= Ahnatal-Weimar =

Place in Hesse, Germany

Weimar is the oldest part of the municipality of Ahnatal. It is a village situated close to the Dörnberg some 15 km northwest of Kassel and has about 3500 inhabitants. Being close to the city of Kassel, most people who live in Weimar are commuters who work in the city of Kassel. There are no large-scale firms in Weimar and in Ahnatal in general. Its main sight is the Bühl, a former pit which was left open after a source leaked into it. It is now being used as a swimming pool, and in the nearby area, there are sports and recreational facilities. The education system consists of a primary school (Helfensteinschule) which pupils can attend until they reach the sixth grade after which they have to go to a secondary school.
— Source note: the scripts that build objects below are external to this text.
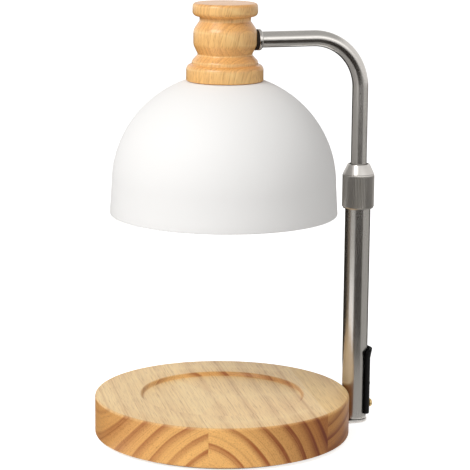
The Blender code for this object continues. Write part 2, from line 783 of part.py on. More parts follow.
def arm_path(end):
    """Centreline of the arm from its lower end, round the bend, to a place along X."""
    bend = quarter_turn((POST_X - ARM_BEND, ARM_HEIGHT - ARM_BEND), 0, math.pi / 2, ARM_BEND, ARM_BEND_STEPS)
    return [Vector((POST_X, 0, ARM_BOTTOM))] + bend + [Vector((end, 0, ARM_HEIGHT))]


def add_arm(finishes, carrier):
    """Bent arm tube, its guide bush, and the lead inside it."""
    here = carrier.location
    path = [point - here for point in arm_path(arm_end())]
    add_part("arm_tube", swept_tube_mesh("arm_tube", path, ARM_RADIUS, ARM_RADIUS - ARM_WALL),
             finishes["brushed_steel"], here, carrier=carrier)
    outline = tube_outline(ARM_RADIUS + FIT, POST_BORE - FIT, 0, BUSH_HEIGHT)
    add_part("guide_bush", turned_mesh("guide_bush", outline, ROUND_SEGMENTS), finishes["nylon"],
             (POST_X, 0, ARM_BOTTOM), carrier=carrier)
    path = [point - here for point in arm_path(arm_end() - LEAD_END_PROUD)]
    add_part("arm_lead", cable("arm_lead", path, LEAD_RADIUS), finishes["black_plastic"], here,
             carrier=carrier)


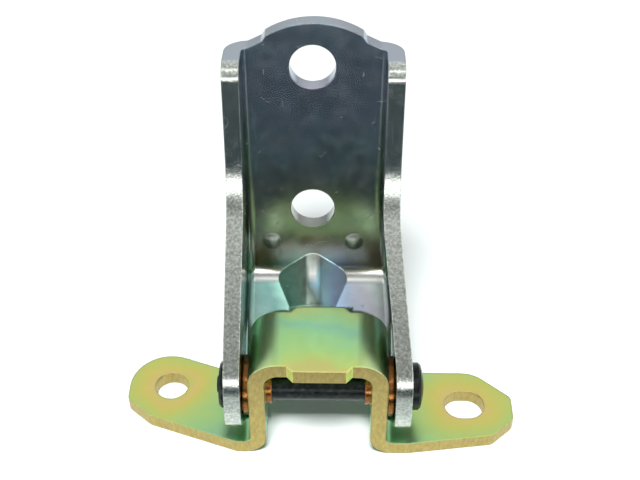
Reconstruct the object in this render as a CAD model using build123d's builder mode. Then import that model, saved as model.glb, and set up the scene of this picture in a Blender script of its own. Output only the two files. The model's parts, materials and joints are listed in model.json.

The "Helfensteinschule" is attended also by pupils from Kammerberg.

== History ==
Its history dates back to 1097 when it was first mentioned in a donation record of a monastery. In Weimar, the name of which is supposed to mean "sacred water", there was a monastery which is at the place of the Lutheran church. Weimar's population was mainly dominated by workers in factories in the nearby city of Kassel and also in the quarry which now forms the Bühl. Although there was an anti-aircraft base during World War II close to the village, it was not heavily damaged in the bomb raids. After World War II Weimar was occupied by American soldiers. In the 1970s, it was merged with Heckershausen to form the municipality of Ahnatal.